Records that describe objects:
--

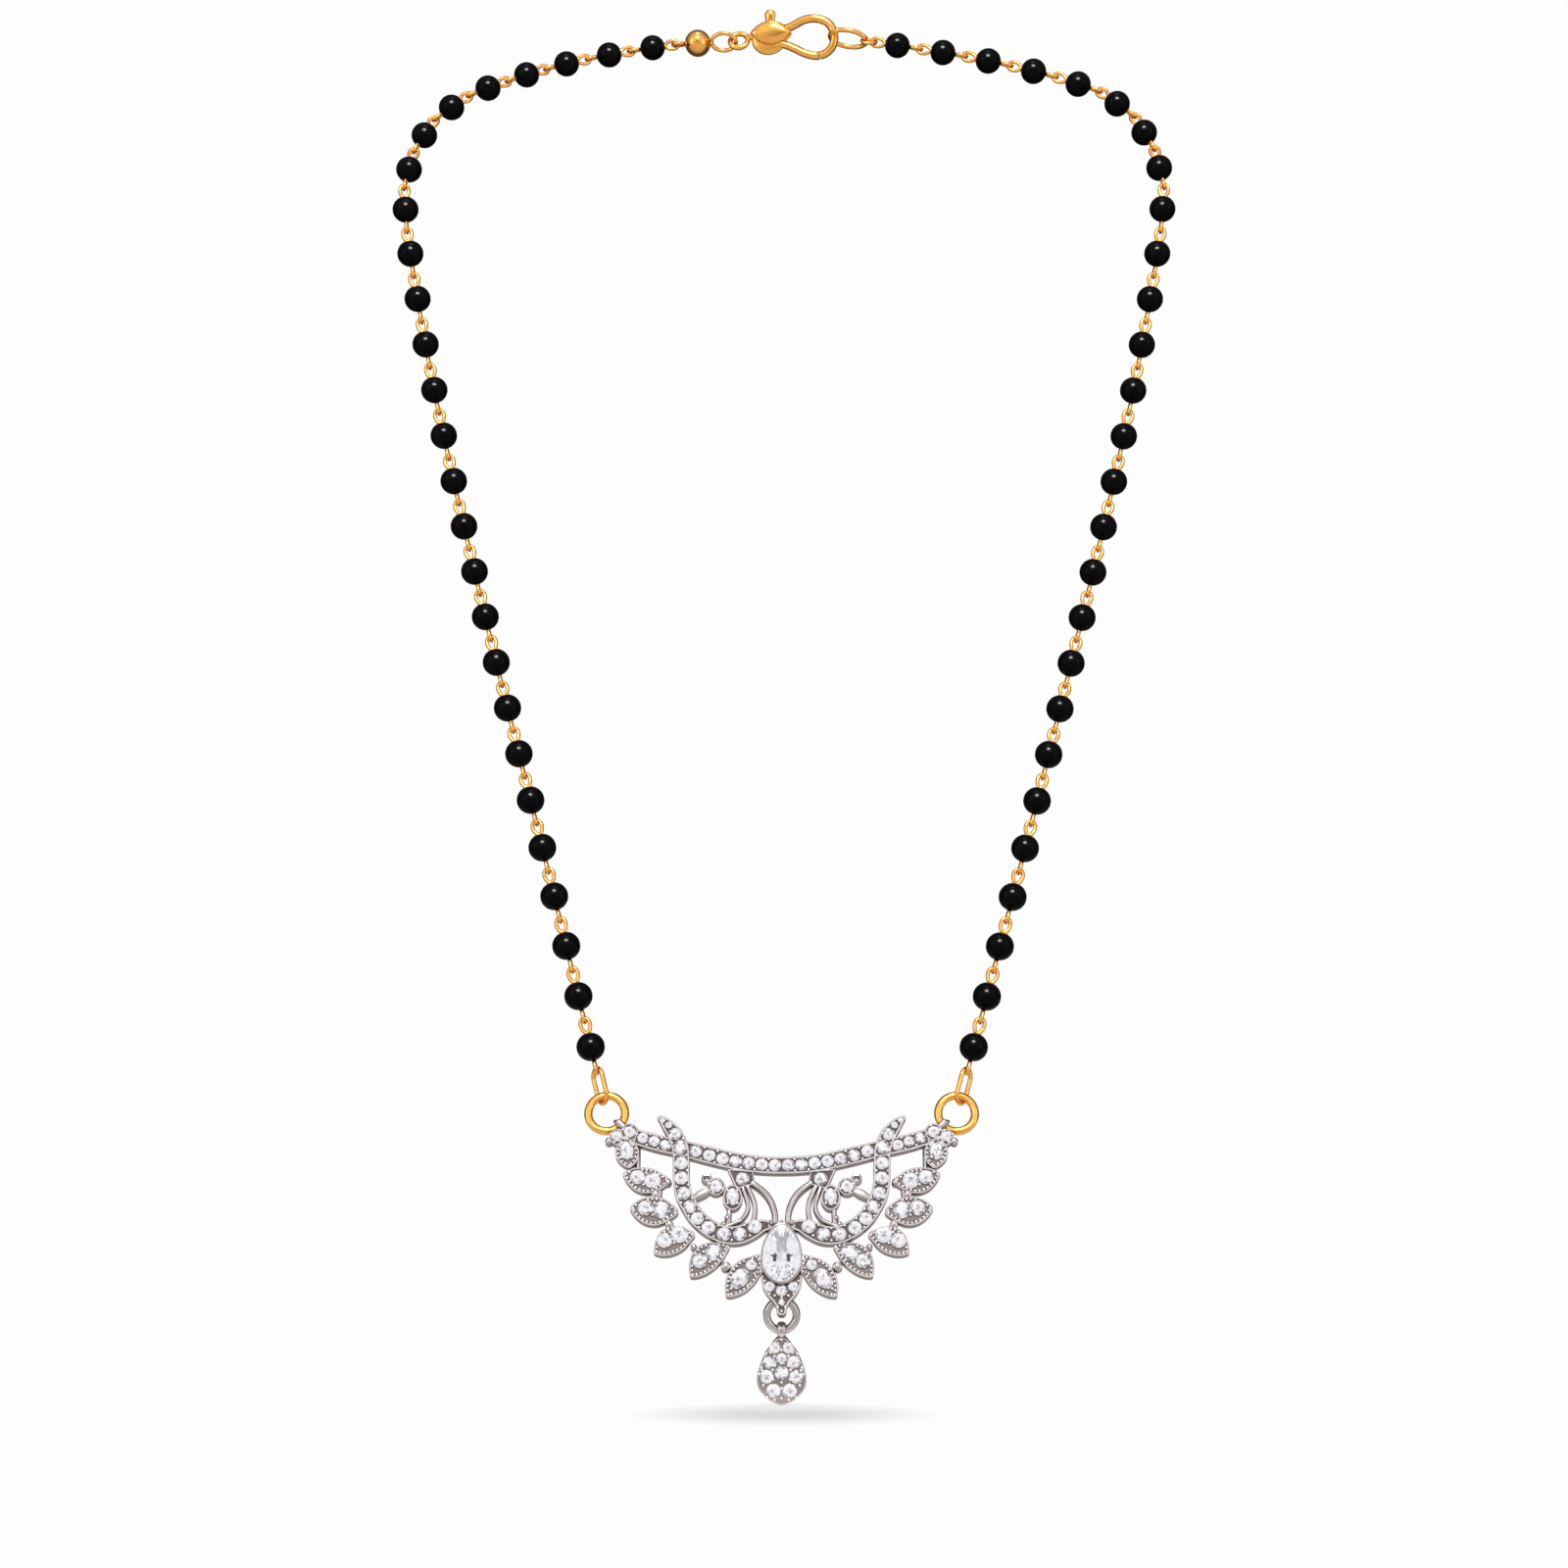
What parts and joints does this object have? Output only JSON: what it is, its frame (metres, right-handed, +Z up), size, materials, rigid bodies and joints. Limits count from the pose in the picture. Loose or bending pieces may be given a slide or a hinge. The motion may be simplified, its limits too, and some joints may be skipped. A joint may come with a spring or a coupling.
{
  "type": "mangalsutra necklace",
  "caption": "Necklace of black beads on linked gold eye pins, with a curved openwork stone-set pendant, a hanging pear drop and a lobster clasp.",
  "frame": {"origin": "the nape of the neck, at the height where the two ends of the bead chain meet the clasp's links", "axes": "+X to the viewer's right, +Y away from the viewer and to the back of the neck, +Z up"},
  "size_m": [0.1101, 0.0808, 0.1915],
  "materials": {
    "gold": "polished yellow gold plate",
    "white_gold": "polished white metal, faintly pink",
    "clear_stone": "faceted and polished",
    "black_bead": "opaque black, polished"
  },
  "bodies": {
    "necklace": {"setting": "white_gold", "centre_stone": "clear_stone", "bar_stones": "clear_stone", "band_stones_left": "clear_stone", "band_stones_right": "clear_stone", "leaf_stones_left": "clear_stone", "leaf_stones_right": "clear_stone", "end_stones_left": "clear_stone", "end_stones_right": "clear_stone", "twig_stones": "clear_stone", "tip_stones": "clear_stone", "side_ring_left": "gold", "side_ring_right": "gold", "side_link_left": "gold", "side_link_right": "gold", "beads_left": "black_bead", "beads_right": "black_bead", "pins_left": "gold", "pins_right": "gold", "gold_ball": "gold", "ball_pin": "gold", "clasp_body": "gold", "end_link": "gold", "small_ring": "gold"},
    "clasp_lever": {"clasp_lever": "gold"},
    "drop_ring": {"drop_ring": "white_gold"},
    "drop": {"drop_setting": "white_gold", "drop_stones": "clear_stone"}
  },
  "joints": [
    {"name": "clasp_lever", "type": "hinge", "parent": "necklace", "child": "clasp_lever", "pos_m": [-0.00224, 0.00013, 0.0008], "axis": [-0.1564, -0.9877, 0], "range_deg": [0, 18], "stiffness_Nm_per_rad": 0.02, "springref_deg": -17.19},
    {"name": "ring_swing", "type": "hinge", "parent": "necklace", "child": "drop_ring", "pos_m": [-0.0003, -0.07374, -0.1733], "axis": [1, 0, 0], "range_deg": [-15, 70]},
    {"name": "drop_swing", "type": "hinge", "parent": "drop_ring", "child": "drop", "pos_m": [-0.0003, -0.07374, -0.177], "axis": [1, 0, 0], "range_deg": [-50, 50]}
  ]
}
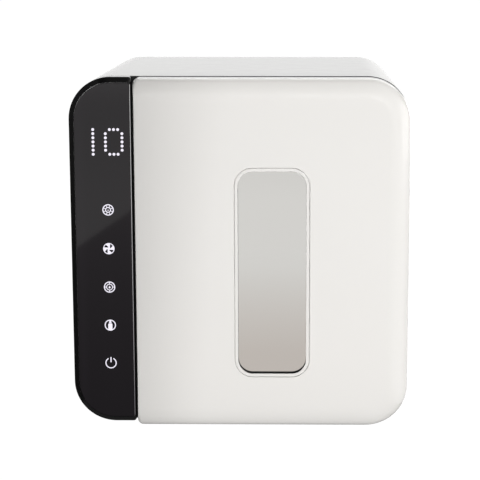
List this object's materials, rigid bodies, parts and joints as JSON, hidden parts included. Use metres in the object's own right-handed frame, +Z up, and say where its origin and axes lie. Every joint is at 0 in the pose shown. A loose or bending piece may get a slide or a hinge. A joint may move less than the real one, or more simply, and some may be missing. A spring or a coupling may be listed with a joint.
{
  "type": "bottle sterilizer",
  "caption": "Countertop ultraviolet bottle sterilizer and dryer: rounded cabinet, side-hinged door with a mirrored window, touch panel, steel chamber, wire racks, fan and filter.",
  "frame": {"origin": "on the surface it stands on, under the middle of its bounding box", "axes": "+Z up, the door and control panel face -Y, +X to the right seen from the front"},
  "size_m": [0.32, 0.307, 0.336],
  "materials": {
    "white_plastic": "glossy warm white",
    "black_gloss_plastic": "polished black",
    "black_plastic": "fine texture",
    "panel_glass": "black printed on the back, polished",
    "mirror_glass": "half mirror",
    "clear_glass": "clear",
    "steel_sheet": "bright stainless",
    "steel_wire": "polished",
    "rubber": "matte",
    "silicone": "soft translucent grey",
    "circuit_board": "solder mask",
    "transformer_steel": "varnished",
    "white_acetal": "satin",
    "plated_brass": "plain",
    "filter_fabric": "pleated fibre"
  },
  "bodies": {
    "housing": {"housing_wrap": "white_plastic", "rear_cover": "white_plastic", "control_bezel": "black_gloss_plastic", "front_frame": "black_plastic", "light_tray": "black_plastic", "heater_duct": "black_plastic", "fan_frame": "black_plastic", "mains_inlet": "black_plastic", "door_sensor": "black_plastic", "touch_glass": "panel_glass", "uv_lens_upper": "clear_glass", "uv_lens_lower": "clear_glass", "chamber_wrap": "steel_sheet", "chamber_back": "steel_sheet", "heater_element": "steel_sheet", "shelf_rail_left": "steel_sheet", "shelf_rail_right": "steel_sheet", "uv_bar_upper": "steel_sheet", "uv_bar_lower": "steel_sheet", "hinge_bracket_upper": "steel_sheet", "hinge_bracket_lower": "steel_sheet", "hinge_pin_upper": "steel_sheet", "hinge_pin_lower": "steel_sheet", "catch_plate_upper": "steel_sheet", "catch_plate_lower": "steel_sheet", "rear_screw_1": "steel_sheet", "rear_screw_2": "steel_sheet", "rear_screw_3": "steel_sheet", "rear_screw_4": "steel_sheet", "foot_front_left": "rubber", "foot_rear_left": "rubber", "foot_front_right": "rubber", "foot_rear_right": "rubber", "control_board": "circuit_board", "power_board": "circuit_board", "transformer": "transformer_steel", "display_module": "white_acetal", "touch_electrode_1": "plated_brass", "touch_electrode_2": "plated_brass", "touch_electrode_3": "plated_brass", "touch_electrode_4": "plated_brass", "touch_electrode_5": "plated_brass"},
    "door": {"door_cover": "white_plastic", "door_liner": "black_plastic", "door_reflector": "steel_sheet", "door_gasket": "silicone", "door_magnet_upper": "black_plastic", "door_magnet_lower": "black_plastic", "hinge_block_upper": "white_acetal", "hinge_block_lower": "white_acetal", "window_bezel": "white_plastic", "window_seal": "rubber", "window_glass": "mirror_glass", "window_inner_pane": "clear_glass"},
    "rack": {"bottle_rack": "steel_wire", "rack_fence": "steel_wire"},
    "shelf": {"accessory_shelf": "steel_wire"},
    "fan_rotor": {"fan_impeller": "black_plastic"},
    "filter": {"filter_cover": "white_plastic", "filter_media": "filter_fabric"}
  },
  "joints": [
    {"name": "door_hinge", "type": "hinge", "parent": "housing", "child": "door", "pos_m": [0.15, -0.139, 0.17], "axis": [0, 0, 1], "range_deg": [0, 105]},
    {"name": "rack_lift", "type": "slide", "parent": "housing", "child": "rack", "axis": [0, 0, 1], "range_m": [0, 0.012]},
    {"name": "shelf_lift", "type": "slide", "parent": "housing", "child": "shelf", "axis": [0, 0, 1], "range_m": [0, 0.008]},
    {"name": "fan_spin", "type": "hinge", "parent": "housing", "child": "fan_rotor", "pos_m": [0.027, 0.116, 0.11], "axis": [0, 1, 0], "continuous": true},
    {"name": "filter_pull", "type": "slide", "parent": "housing", "child": "filter", "axis": [0, 1, 0], "range_m": [0, 0.03]}
  ]
}
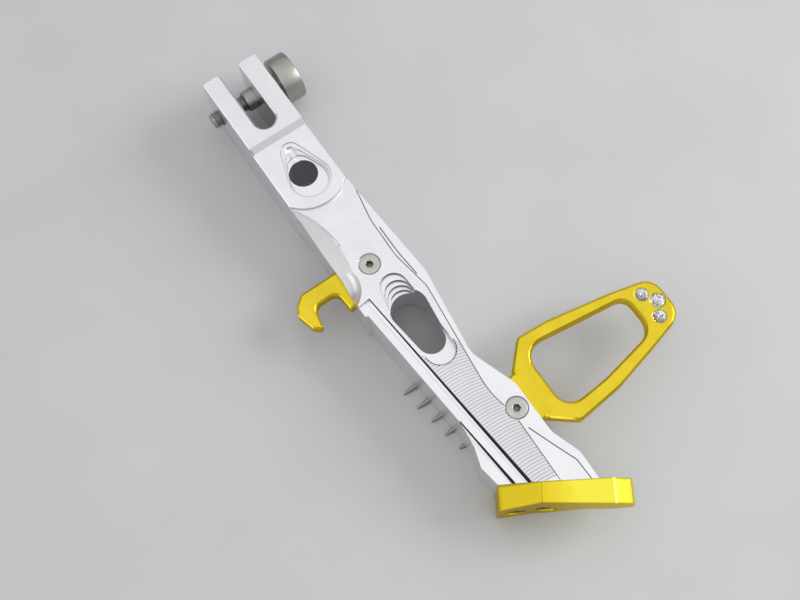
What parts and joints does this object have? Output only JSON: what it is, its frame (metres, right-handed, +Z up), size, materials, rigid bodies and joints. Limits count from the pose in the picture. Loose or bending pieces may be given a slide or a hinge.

--

> **WRITTEN EXERCISE**
Copy each record from above exactly, and include every line.

> **CORRECT ANSWER**
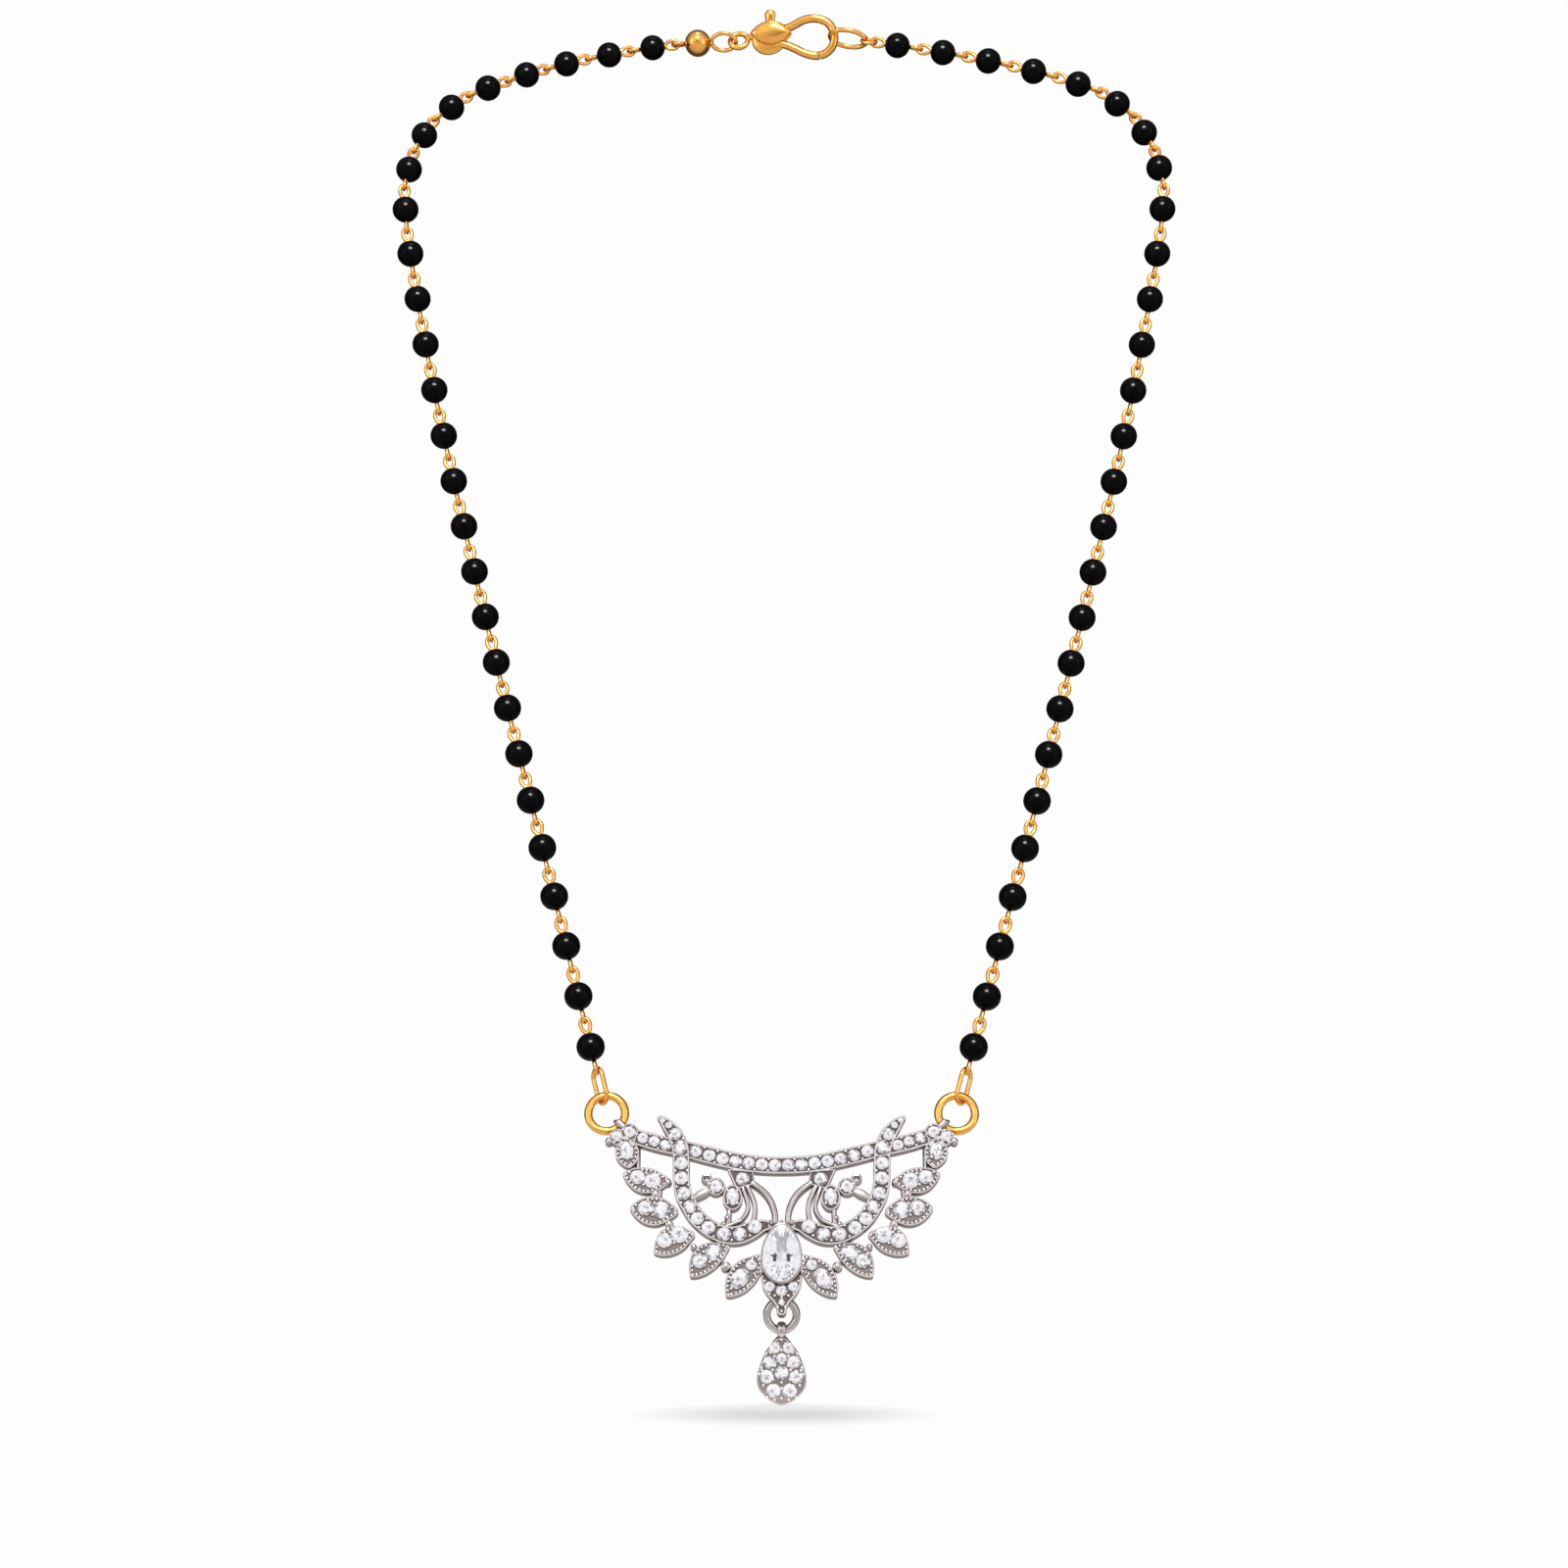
What parts and joints does this object have? Output only JSON: what it is, its frame (metres, right-handed, +Z up), size, materials, rigid bodies and joints. Limits count from the pose in the picture. Loose or bending pieces may be given a slide or a hinge. The motion may be simplified, its limits too, and some joints may be skipped. A joint may come with a spring or a coupling.
{
  "type": "mangalsutra necklace",
  "caption": "Necklace of black beads on linked gold eye pins, with a curved openwork stone-set pendant, a hanging pear drop and a lobster clasp.",
  "frame": {"origin": "the nape of the neck, at the height where the two ends of the bead chain meet the clasp's links", "axes": "+X to the viewer's right, +Y away from the viewer and to the back of the neck, +Z up"},
  "size_m": [0.1101, 0.0808, 0.1915],
  "materials": {
    "gold": "polished yellow gold plate",
    "white_gold": "polished white metal, faintly pink",
    "clear_stone": "faceted and polished",
    "black_bead": "opaque black, polished"
  },
  "bodies": {
    "necklace": {"setting": "white_gold", "centre_stone": "clear_stone", "bar_stones": "clear_stone", "band_stones_left": "clear_stone", "band_stones_right": "clear_stone", "leaf_stones_left": "clear_stone", "leaf_stones_right": "clear_stone", "end_stones_left": "clear_stone", "end_stones_right": "clear_stone", "twig_stones": "clear_stone", "tip_stones": "clear_stone", "side_ring_left": "gold", "side_ring_right": "gold", "side_link_left": "gold", "side_link_right": "gold", "beads_left": "black_bead", "beads_right": "black_bead", "pins_left": "gold", "pins_right": "gold", "gold_ball": "gold", "ball_pin": "gold", "clasp_body": "gold", "end_link": "gold", "small_ring": "gold"},
    "clasp_lever": {"clasp_lever": "gold"},
    "drop_ring": {"drop_ring": "white_gold"},
    "drop": {"drop_setting": "white_gold", "drop_stones": "clear_stone"}
  },
  "joints": [
    {"name": "clasp_lever", "type": "hinge", "parent": "necklace", "child": "clasp_lever", "pos_m": [-0.00224, 0.00013, 0.0008], "axis": [-0.1564, -0.9877, 0], "range_deg": [0, 18], "stiffness_Nm_per_rad": 0.02, "springref_deg": -17.19},
    {"name": "ring_swing", "type": "hinge", "parent": "necklace", "child": "drop_ring", "pos_m": [-0.0003, -0.07374, -0.1733], "axis": [1, 0, 0], "range_deg": [-15, 70]},
    {"name": "drop_swing", "type": "hinge", "parent": "drop_ring", "child": "drop", "pos_m": [-0.0003, -0.07374, -0.177], "axis": [1, 0, 0], "range_deg": [-50, 50]}
  ]
}
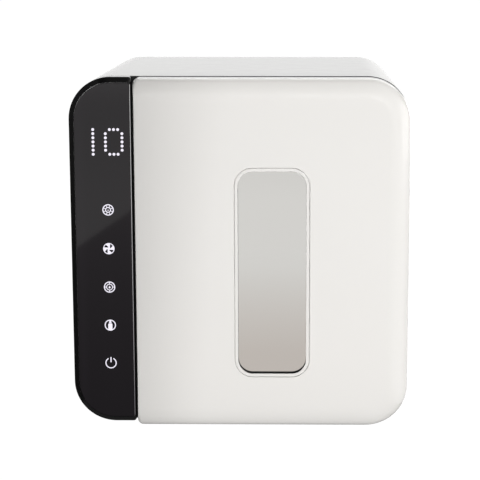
List this object's materials, rigid bodies, parts and joints as JSON, hidden parts included. Use metres in the object's own right-handed frame, +Z up, and say where its origin and axes lie. Every joint is at 0 in the pose shown. A loose or bending piece may get a slide or a hinge. A joint may move less than the real one, or more simply, and some may be missing. A spring or a coupling may be listed with a joint.
{
  "type": "bottle sterilizer",
  "caption": "Countertop ultraviolet bottle sterilizer and dryer: rounded cabinet, side-hinged door with a mirrored window, touch panel, steel chamber, wire racks, fan and filter.",
  "frame": {"origin": "on the surface it stands on, under the middle of its bounding box", "axes": "+Z up, the door and control panel face -Y, +X to the right seen from the front"},
  "size_m": [0.32, 0.307, 0.336],
  "materials": {
    "white_plastic": "glossy warm white",
    "black_gloss_plastic": "polished black",
    "black_plastic": "fine texture",
    "panel_glass": "black printed on the back, polished",
    "mirror_glass": "half mirror",
    "clear_glass": "clear",
    "steel_sheet": "bright stainless",
    "steel_wire": "polished",
    "rubber": "matte",
    "silicone": "soft translucent grey",
    "circuit_board": "solder mask",
    "transformer_steel": "varnished",
    "white_acetal": "satin",
    "plated_brass": "plain",
    "filter_fabric": "pleated fibre"
  },
  "bodies": {
    "housing": {"housing_wrap": "white_plastic", "rear_cover": "white_plastic", "control_bezel": "black_gloss_plastic", "front_frame": "black_plastic", "light_tray": "black_plastic", "heater_duct": "black_plastic", "fan_frame": "black_plastic", "mains_inlet": "black_plastic", "door_sensor": "black_plastic", "touch_glass": "panel_glass", "uv_lens_upper": "clear_glass", "uv_lens_lower": "clear_glass", "chamber_wrap": "steel_sheet", "chamber_back": "steel_sheet", "heater_element": "steel_sheet", "shelf_rail_left": "steel_sheet", "shelf_rail_right": "steel_sheet", "uv_bar_upper": "steel_sheet", "uv_bar_lower": "steel_sheet", "hinge_bracket_upper": "steel_sheet", "hinge_bracket_lower": "steel_sheet", "hinge_pin_upper": "steel_sheet", "hinge_pin_lower": "steel_sheet", "catch_plate_upper": "steel_sheet", "catch_plate_lower": "steel_sheet", "rear_screw_1": "steel_sheet", "rear_screw_2": "steel_sheet", "rear_screw_3": "steel_sheet", "rear_screw_4": "steel_sheet", "foot_front_left": "rubber", "foot_rear_left": "rubber", "foot_front_right": "rubber", "foot_rear_right": "rubber", "control_board": "circuit_board", "power_board": "circuit_board", "transformer": "transformer_steel", "display_module": "white_acetal", "touch_electrode_1": "plated_brass", "touch_electrode_2": "plated_brass", "touch_electrode_3": "plated_brass", "touch_electrode_4": "plated_brass", "touch_electrode_5": "plated_brass"},
    "door": {"door_cover": "white_plastic", "door_liner": "black_plastic", "door_reflector": "steel_sheet", "door_gasket": "silicone", "door_magnet_upper": "black_plastic", "door_magnet_lower": "black_plastic", "hinge_block_upper": "white_acetal", "hinge_block_lower": "white_acetal", "window_bezel": "white_plastic", "window_seal": "rubber", "window_glass": "mirror_glass", "window_inner_pane": "clear_glass"},
    "rack": {"bottle_rack": "steel_wire", "rack_fence": "steel_wire"},
    "shelf": {"accessory_shelf": "steel_wire"},
    "fan_rotor": {"fan_impeller": "black_plastic"},
    "filter": {"filter_cover": "white_plastic", "filter_media": "filter_fabric"}
  },
  "joints": [
    {"name": "door_hinge", "type": "hinge", "parent": "housing", "child": "door", "pos_m": [0.15, -0.139, 0.17], "axis": [0, 0, 1], "range_deg": [0, 105]},
    {"name": "rack_lift", "type": "slide", "parent": "housing", "child": "rack", "axis": [0, 0, 1], "range_m": [0, 0.012]},
    {"name": "shelf_lift", "type": "slide", "parent": "housing", "child": "shelf", "axis": [0, 0, 1], "range_m": [0, 0.008]},
    {"name": "fan_spin", "type": "hinge", "parent": "housing", "child": "fan_rotor", "pos_m": [0.027, 0.116, 0.11], "axis": [0, 1, 0], "continuous": true},
    {"name": "filter_pull", "type": "slide", "parent": "housing", "child": "filter", "axis": [0, 1, 0], "range_m": [0, 0.03]}
  ]
}
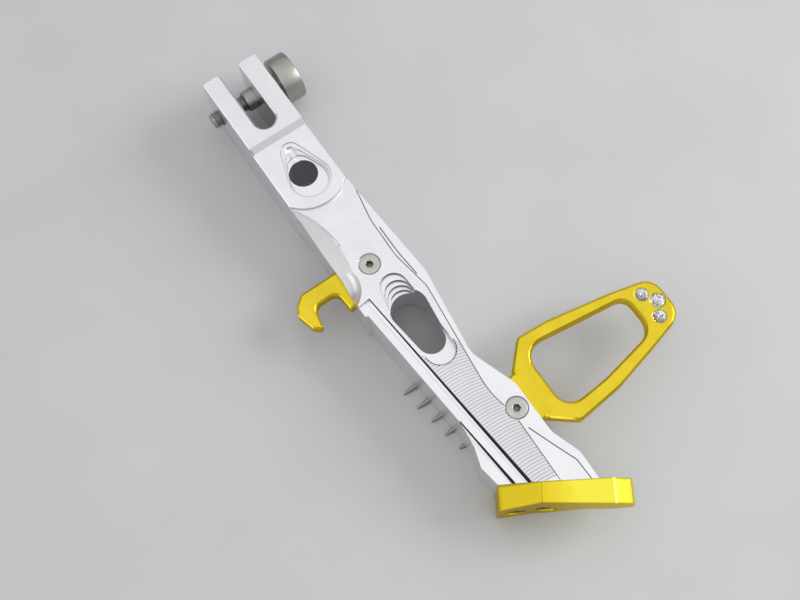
What parts and joints does this object have? Output only JSON: what it is, its frame (metres, right-handed, +Z up), size, materials, rigid bodies and joints. Limits count from the pose in the picture. Loose or bending pieces may be given a slide or a hinge.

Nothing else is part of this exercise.